Violinist Stefan Jackiw will perform with the Boston Philharmonic.

Also, the Boston Philharmonic’s (BPO) four-program season feature a couple of wonderful soloists (violinist Stefan Jackiw in October and pianist George Li in November) and mainly standard repertoire. For my money, the season’s highlight will be the performance of Mahler’s Sixth Symphony in February, though the orchestra’s performance of Beethoven’s Ninth—a score that it hasn’t touched in 22 years (much to the ensemble’s credit)—will likely be a very special event, as well.

Last but certainly not least, the Handel and Haydn Society (H&H), now just two years before its bicentennial season, has a number of programs worth checking out.
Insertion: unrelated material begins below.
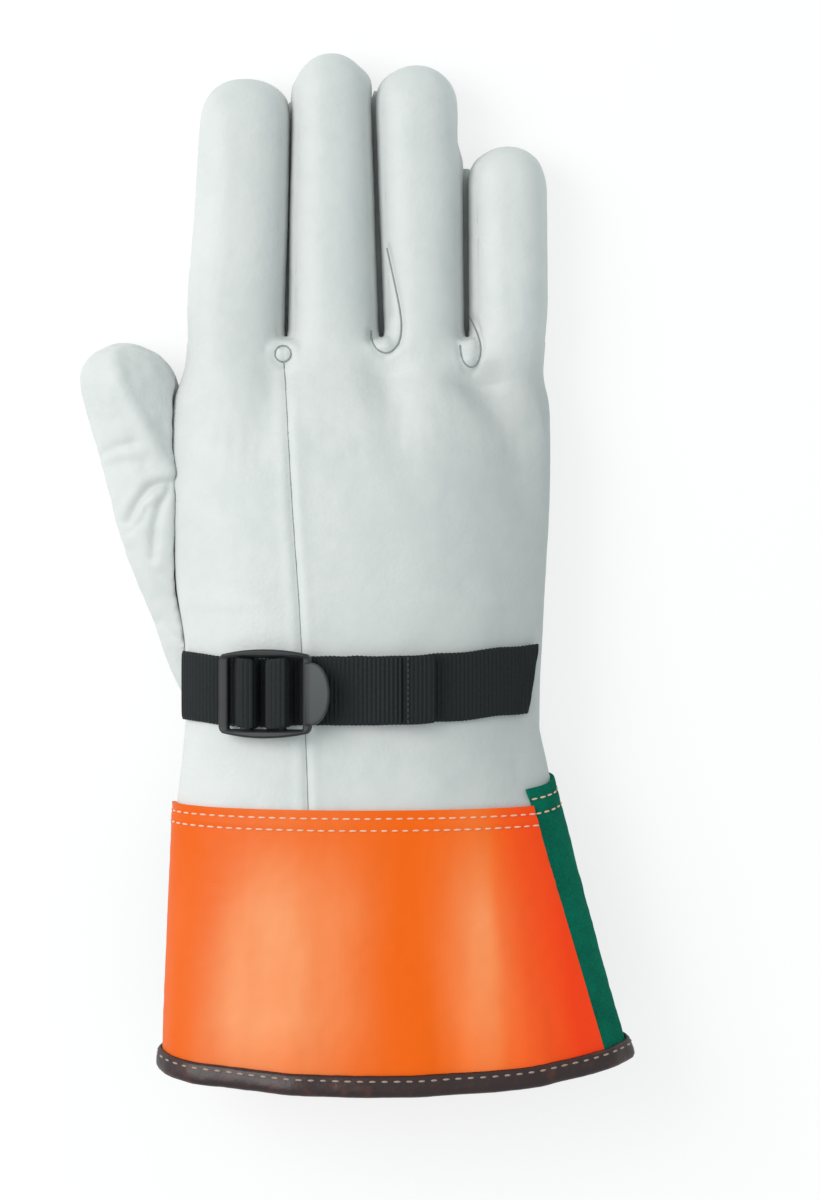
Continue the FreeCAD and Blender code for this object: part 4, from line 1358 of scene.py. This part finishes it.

There are some very rarely performed pieces to look forward to (Purcell’s The Indian Queen in January and Handel’s Jephtha—not heard in Boston for nearly 150 years—in May); an all-Haydn concert in February that features his Violin Concerto no. 4 and the Overture to L’isola disabitata alongside the Symphonies nos. 6 and 82; a program built around Mozart’s Symphony no. 41 in November that pairs the well-known Jupiter Symphony with much less familiar contemporaneous works by Rigel, Kraus, and Haydn; and a Mozart/Beethoven concert in March that showcases the somberly beautiful Masonic Funeral Music and Clarinet Concerto of the former with the Seventh Symphony of the latter.

On the whole, then, there’s quite a bit to look forward to in orchestral performances this coming season. With the BSO searching for its new music director, it is biding its time by both playing to its not inconsiderable strengths and branching out in some healthy ways, and its offerings are well complemented by other ensembles in the area. While, taken as a whole, there may yet be some areas of concern or causes for complaint among these groups, the balance of programs—this year, at least—appears to be distinctly better than not.